§ **What you should do**
Copy out all lines with the word "parts" in them.

§ **Source excerpt**
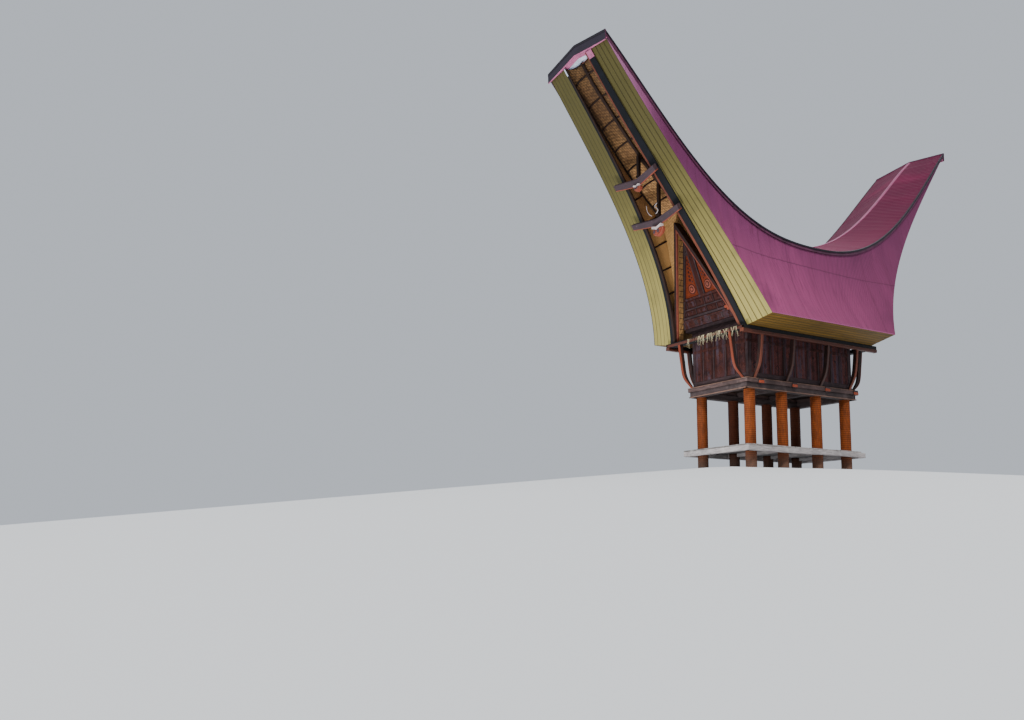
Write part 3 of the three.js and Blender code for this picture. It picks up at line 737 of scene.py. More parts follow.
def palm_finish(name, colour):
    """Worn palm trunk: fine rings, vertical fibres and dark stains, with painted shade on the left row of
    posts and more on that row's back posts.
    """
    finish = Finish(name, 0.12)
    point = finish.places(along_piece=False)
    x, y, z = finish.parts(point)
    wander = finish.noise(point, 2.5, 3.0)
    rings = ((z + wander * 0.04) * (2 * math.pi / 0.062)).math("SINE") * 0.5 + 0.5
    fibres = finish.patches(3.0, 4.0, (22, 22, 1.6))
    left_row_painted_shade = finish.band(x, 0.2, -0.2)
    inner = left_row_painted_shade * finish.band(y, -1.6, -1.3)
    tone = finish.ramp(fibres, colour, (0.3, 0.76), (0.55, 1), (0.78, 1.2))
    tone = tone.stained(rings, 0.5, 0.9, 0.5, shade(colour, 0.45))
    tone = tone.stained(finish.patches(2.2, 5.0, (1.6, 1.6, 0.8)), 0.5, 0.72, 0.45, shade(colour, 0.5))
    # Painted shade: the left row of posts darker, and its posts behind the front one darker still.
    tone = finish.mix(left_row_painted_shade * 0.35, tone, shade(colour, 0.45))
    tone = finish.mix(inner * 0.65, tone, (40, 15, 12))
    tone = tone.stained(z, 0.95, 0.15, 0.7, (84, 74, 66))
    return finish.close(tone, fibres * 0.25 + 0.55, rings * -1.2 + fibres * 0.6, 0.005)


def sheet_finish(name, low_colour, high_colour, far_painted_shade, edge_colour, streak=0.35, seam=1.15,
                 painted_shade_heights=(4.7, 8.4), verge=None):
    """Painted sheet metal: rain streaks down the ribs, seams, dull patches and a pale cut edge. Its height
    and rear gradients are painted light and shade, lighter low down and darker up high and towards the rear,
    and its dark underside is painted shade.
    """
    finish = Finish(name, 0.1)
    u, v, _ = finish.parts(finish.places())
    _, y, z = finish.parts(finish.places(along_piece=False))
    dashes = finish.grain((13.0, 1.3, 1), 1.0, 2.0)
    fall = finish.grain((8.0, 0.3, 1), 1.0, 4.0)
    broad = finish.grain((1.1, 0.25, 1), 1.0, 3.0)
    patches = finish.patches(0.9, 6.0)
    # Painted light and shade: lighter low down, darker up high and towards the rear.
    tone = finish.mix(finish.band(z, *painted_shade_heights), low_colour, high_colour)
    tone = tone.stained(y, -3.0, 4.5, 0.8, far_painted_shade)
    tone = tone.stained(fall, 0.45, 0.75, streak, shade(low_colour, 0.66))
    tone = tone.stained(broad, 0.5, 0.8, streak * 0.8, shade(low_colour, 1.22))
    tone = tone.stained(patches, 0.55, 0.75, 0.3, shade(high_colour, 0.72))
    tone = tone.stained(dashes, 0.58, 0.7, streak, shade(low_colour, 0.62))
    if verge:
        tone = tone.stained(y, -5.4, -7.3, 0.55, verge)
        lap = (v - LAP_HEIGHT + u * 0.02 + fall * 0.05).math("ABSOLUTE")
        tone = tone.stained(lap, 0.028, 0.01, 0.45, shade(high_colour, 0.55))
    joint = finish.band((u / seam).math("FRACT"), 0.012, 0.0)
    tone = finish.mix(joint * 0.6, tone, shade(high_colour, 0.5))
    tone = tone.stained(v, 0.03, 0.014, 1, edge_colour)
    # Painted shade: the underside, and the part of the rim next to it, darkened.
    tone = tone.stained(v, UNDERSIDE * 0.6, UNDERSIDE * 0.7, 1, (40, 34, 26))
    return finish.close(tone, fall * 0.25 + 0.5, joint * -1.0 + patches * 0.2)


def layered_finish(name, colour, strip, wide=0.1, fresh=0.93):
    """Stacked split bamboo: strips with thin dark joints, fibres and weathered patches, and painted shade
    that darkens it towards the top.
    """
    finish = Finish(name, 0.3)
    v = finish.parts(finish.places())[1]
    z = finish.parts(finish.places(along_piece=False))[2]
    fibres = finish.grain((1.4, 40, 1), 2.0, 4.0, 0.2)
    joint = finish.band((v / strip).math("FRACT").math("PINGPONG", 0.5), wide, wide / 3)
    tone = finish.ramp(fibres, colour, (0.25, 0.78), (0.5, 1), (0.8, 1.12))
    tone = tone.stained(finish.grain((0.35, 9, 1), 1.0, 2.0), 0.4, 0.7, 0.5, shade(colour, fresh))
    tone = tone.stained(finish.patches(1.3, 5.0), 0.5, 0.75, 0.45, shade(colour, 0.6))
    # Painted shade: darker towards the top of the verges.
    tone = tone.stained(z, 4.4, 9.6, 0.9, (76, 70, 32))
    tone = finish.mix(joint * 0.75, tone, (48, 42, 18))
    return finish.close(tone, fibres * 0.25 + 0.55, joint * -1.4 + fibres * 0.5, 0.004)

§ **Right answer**
Write part 3 of the three.js and Blender code for this picture. It picks up at line 737 of scene.py. More parts follow.
    x, y, z = finish.parts(point)
    u, v, _ = finish.parts(finish.places())
    _, y, z = finish.parts(finish.places(along_piece=False))
    v = finish.parts(finish.places())[1]
    z = finish.parts(finish.places(along_piece=False))[2]